There was a very slight increase from 5600rpm to 7100rpm, but nothing that would remotely justify all that effort invested so far. All in all, a big fat zero.

Back to The Old Drawing Board!

The very next day, I revisited my original design for the upper pipe. I had initially wanted to utilise all of the factory system's large airbox exit hole, and just step down to the 70mm pipe to the throttle body. However, at the time, I was unable to fashion a suitable connection. I ended up settling for a 70mm pipe all the way from the airbox.

I had hoped that the straight piping and bellmouth intake would do the trick. However, faced with such a depressingly inconsequential result from the dyno test, it wouldn't hurt to try something different!

It was time to work out how to use the large airbox exit hole in all its 95mm glory.

Out came the grab-bag of Mazda truck goodies, and much creative thought was employed to try and find a good solution. Whatever connection was used, it had to be flexible, tough and able to connect cleanly using the existing airbox position.

I found a flexible rubber boot in my scavenged accessory bag that fitted the bill. It was overlooked in the Version 1 construction plan because I had been unable to stretch either end over the wide airbox exit lip. This time, however, I was not about to be beaten so easily.
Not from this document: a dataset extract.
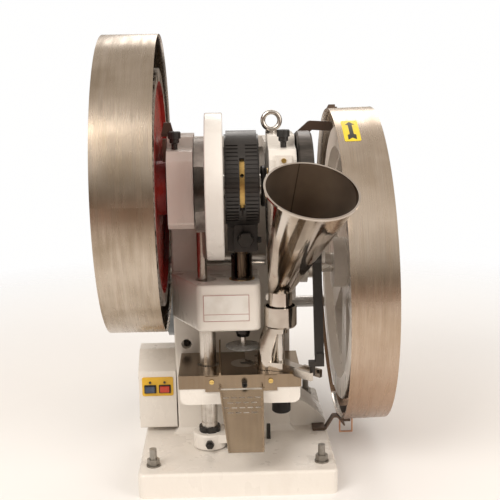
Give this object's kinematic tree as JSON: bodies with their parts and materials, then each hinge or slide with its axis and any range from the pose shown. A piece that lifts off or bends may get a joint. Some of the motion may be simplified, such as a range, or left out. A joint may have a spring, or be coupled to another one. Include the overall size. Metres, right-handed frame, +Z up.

With the aid of some useful tools (and my wife) the boot was fitted tightly in place. I then shortened the pipe to the throttle body, fashioned a new bellmouth shape at the start (for better airflow, and also to fit inside the flex shape part of the rubber boot) and voila! Version 2 was ready.

Well, almost ready. After the results of the previous dyno run, I was not about to spend much time and effort with the industrial adhesive - especially as there was a high probability of a "Version 3" attempt in the not-too-distant future! So I resorted to a bit of shameful duct taping as a short term test facilitator. The pipe fit was already snug, but I wanted to ensure it was totally airtight and stable. As long as the engine bay temperatures did not get too high, this would be more than adequate for one more dyno run.

The finished article looked like this...

Dyno Testing Version 2

As before, I ran back-to-back Home Dyno tests using both the complete factory induction and the Version 2 custom design. I was getting very good at installing and removing these things!

I had also given into temptation and cleaned the K&N panel filter. It was filthy. As I was not trying to compare the previous day's runs with a new run, this was not going to compromise any performance comparisons. Both the latest runs were performed using the clean filter, and within two and a half hours of each other.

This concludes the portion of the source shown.